=== Source material ===
________________

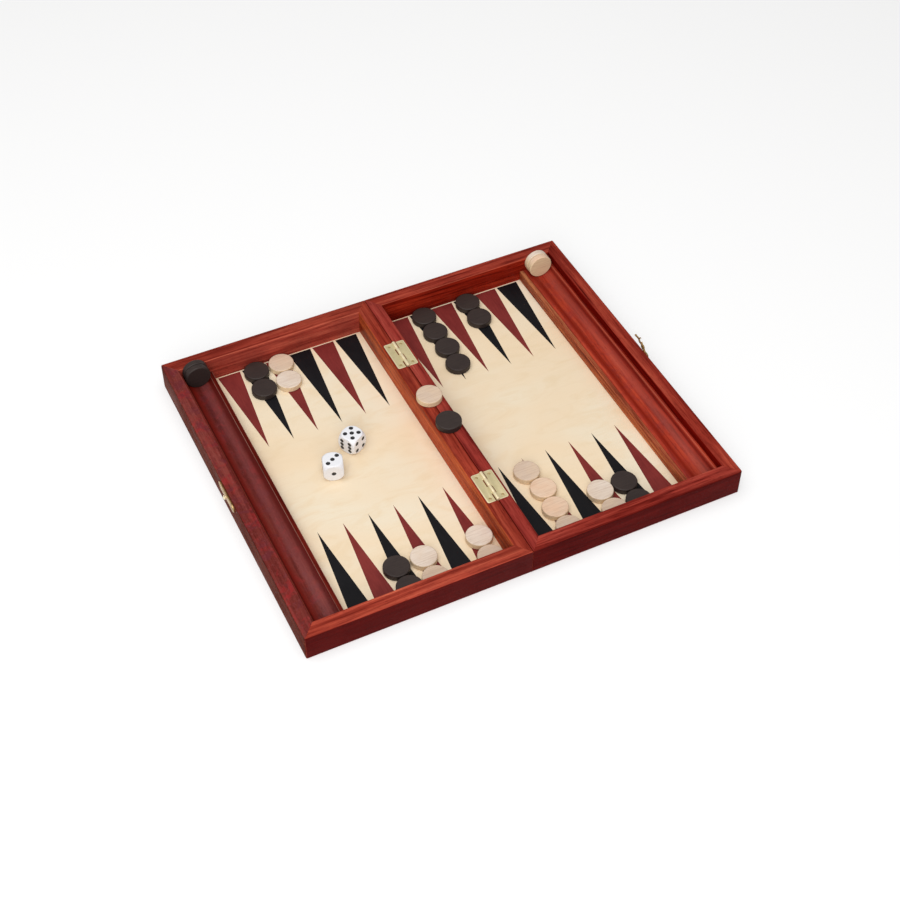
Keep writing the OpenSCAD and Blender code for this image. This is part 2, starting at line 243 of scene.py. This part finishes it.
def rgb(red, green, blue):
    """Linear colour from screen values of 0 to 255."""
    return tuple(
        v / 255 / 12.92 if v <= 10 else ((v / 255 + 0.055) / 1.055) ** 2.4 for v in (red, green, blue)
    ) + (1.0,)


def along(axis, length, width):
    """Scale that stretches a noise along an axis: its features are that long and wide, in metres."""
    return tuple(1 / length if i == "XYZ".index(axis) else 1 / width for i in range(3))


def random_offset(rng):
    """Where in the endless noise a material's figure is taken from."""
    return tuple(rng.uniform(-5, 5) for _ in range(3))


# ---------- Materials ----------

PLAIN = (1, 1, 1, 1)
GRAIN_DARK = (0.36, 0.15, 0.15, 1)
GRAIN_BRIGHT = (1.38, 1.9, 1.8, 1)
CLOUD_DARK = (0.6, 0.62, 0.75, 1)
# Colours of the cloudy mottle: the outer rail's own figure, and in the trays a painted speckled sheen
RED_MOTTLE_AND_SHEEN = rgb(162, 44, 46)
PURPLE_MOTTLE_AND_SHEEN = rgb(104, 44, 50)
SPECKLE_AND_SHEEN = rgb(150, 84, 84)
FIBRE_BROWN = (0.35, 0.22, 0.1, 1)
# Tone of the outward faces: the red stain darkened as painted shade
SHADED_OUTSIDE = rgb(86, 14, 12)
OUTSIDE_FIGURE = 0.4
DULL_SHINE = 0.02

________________

=== Short task ===
Reproduce every line of the material above exactly.

=== Written answer ===
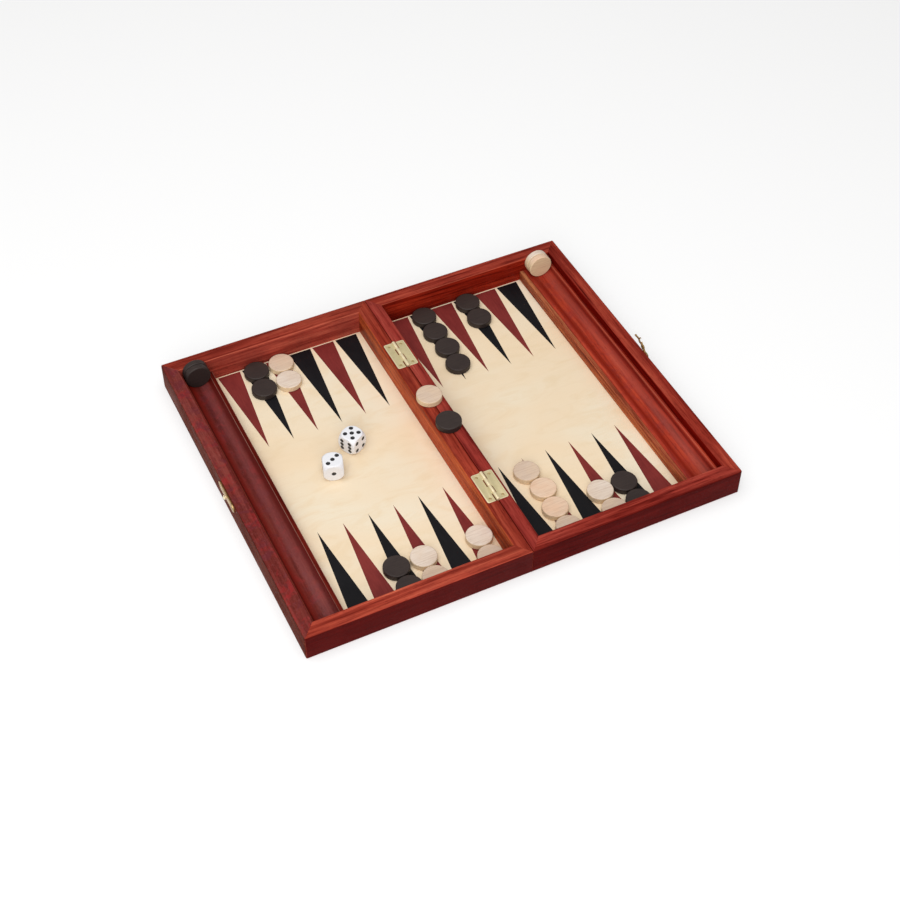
Keep writing the OpenSCAD and Blender code for this image. This is part 2, starting at line 243 of scene.py. This part finishes it.
def rgb(red, green, blue):
    """Linear colour from screen values of 0 to 255."""
    return tuple(
        v / 255 / 12.92 if v <= 10 else ((v / 255 + 0.055) / 1.055) ** 2.4 for v in (red, green, blue)
    ) + (1.0,)


def along(axis, length, width):
    """Scale that stretches a noise along an axis: its features are that long and wide, in metres."""
    return tuple(1 / length if i == "XYZ".index(axis) else 1 / width for i in range(3))


def random_offset(rng):
    """Where in the endless noise a material's figure is taken from."""
    return tuple(rng.uniform(-5, 5) for _ in range(3))


# ---------- Materials ----------

PLAIN = (1, 1, 1, 1)
GRAIN_DARK = (0.36, 0.15, 0.15, 1)
GRAIN_BRIGHT = (1.38, 1.9, 1.8, 1)
CLOUD_DARK = (0.6, 0.62, 0.75, 1)
# Colours of the cloudy mottle: the outer rail's own figure, and in the trays a painted speckled sheen
RED_MOTTLE_AND_SHEEN = rgb(162, 44, 46)
PURPLE_MOTTLE_AND_SHEEN = rgb(104, 44, 50)
SPECKLE_AND_SHEEN = rgb(150, 84, 84)
FIBRE_BROWN = (0.35, 0.22, 0.1, 1)
# Tone of the outward faces: the red stain darkened as painted shade
SHADED_OUTSIDE = rgb(86, 14, 12)
OUTSIDE_FIGURE = 0.4
DULL_SHINE = 0.02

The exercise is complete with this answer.